Walking with Cavemen

I watched the BBC-produced series Walking with Cavemen on Netflix last night. It's an interesting recreation of life as it must have been for early precursors of people, in the style of a wildlife documentary.

It starts with Lucy (on the left here), a young Australopithecus Afarensis female in her twenties. She was discovered 3.5 million years later by a French-American expedition in Ethiopia. It moves up through homo ergaster and homo habilis to the Neanderthals, and the eventual appearance of us.

A few things struck me about the series. The reason some varieties of human survived, it says - us - was adaptability.

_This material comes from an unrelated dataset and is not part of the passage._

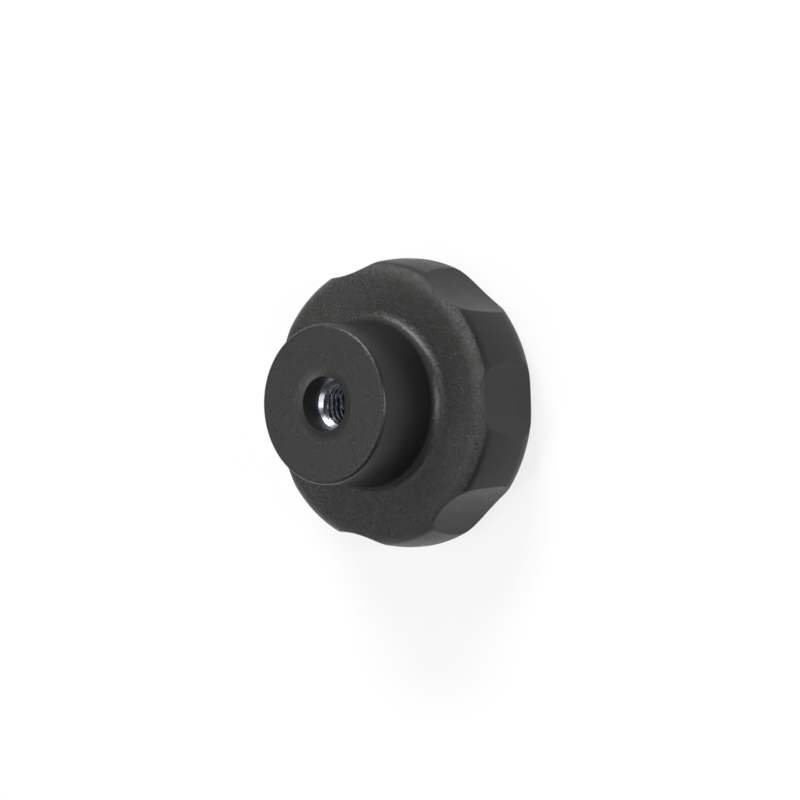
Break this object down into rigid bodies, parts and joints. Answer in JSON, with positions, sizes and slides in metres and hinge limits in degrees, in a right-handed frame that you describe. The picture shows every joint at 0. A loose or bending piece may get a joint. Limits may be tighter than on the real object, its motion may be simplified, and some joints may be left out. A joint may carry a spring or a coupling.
{
  "type": "star knob nut",
  "caption": "Seven-lobed black plastic clamping knob with a round hub and a blind M8 threaded steel bush, tightened by hand on a stud",
  "frame": {"origin": "middle of the flat crown, on the thread's axis", "axes": "+Z along the thread's axis and out of its mouth, -Y through the middle of one finger scallop"},
  "size_m": [0.05, 0.0491, 0.029],
  "materials": {
    "moulded_plastic": "black glass-filled nylon, fine spark-eroded grain on the hub and the head's face, satin sides and crown",
    "plated_steel": "turned steel, bright zinc plated with a bluish tone"
  },
  "bodies": {
    "root": {"knob_body": "moulded_plastic", "threaded_insert": "plated_steel"}
  },
  "joints": []
}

Our lineage was a jack of all trades, rather than being superbly adjusted to just one particular niche.

In the final episode, the series argues that homo sapiens eventually outdid the Neanderthals and other closely related species because of our capacity for imagination. It was a close-run thing, too. The species almost died out 75-100,000 years ago. There were as few homo sapiens in the whole world then as there are orangutangs now. Only the most adaptable of an inherently adaptable lineage made it through that chokepoint.

There is one scene in which two humans bury an ostrich egg filled with water in the ground, on the off chance that they will be passing that way again and need the water. No other living thing has the foresight to imagine and plan.

In a way, that is the origin of our whole idea of wealth as well. It is a side-artifact of our motivation to plan ahead and have choices in the future. It is probably connected to contingent aids to survival.

Of course, squirrels do the same when they store nuts for the winter, and more systematically. But perhaps the difference is that is predictable behavior for predictable outcomes, and pure instinct. For us, it is more a store of adaptability and choice and material survival, because for four million years has been our distinctive specialization.

One other thing becomes very evident. The reason for the evolution of the massive human brain is not so much dealing with the external environment, but the human environment: such as reading people's intentions, motivations, propensity to cooperate and form alliances. We can cooperate, and also drive each other crazy with office politics.

The physical world is much simpler and predictable than the human social world, and needs less brainpower. Bacteria can move towards opportunities. Cats are extremely good at instantaneously calculating where to pounce. Even we are good at solving the quite complex mathematics of the trajectory of a ball thrown high in the air so we can catch it, without being aware of it. It is hardwired into our brains, even if we would struggle with the formal mechanics of ballistic trajectories.

Understanding people is the most difficult task the brain has. And that is why it evolved to be so large, despite the huge demands in terms of energy.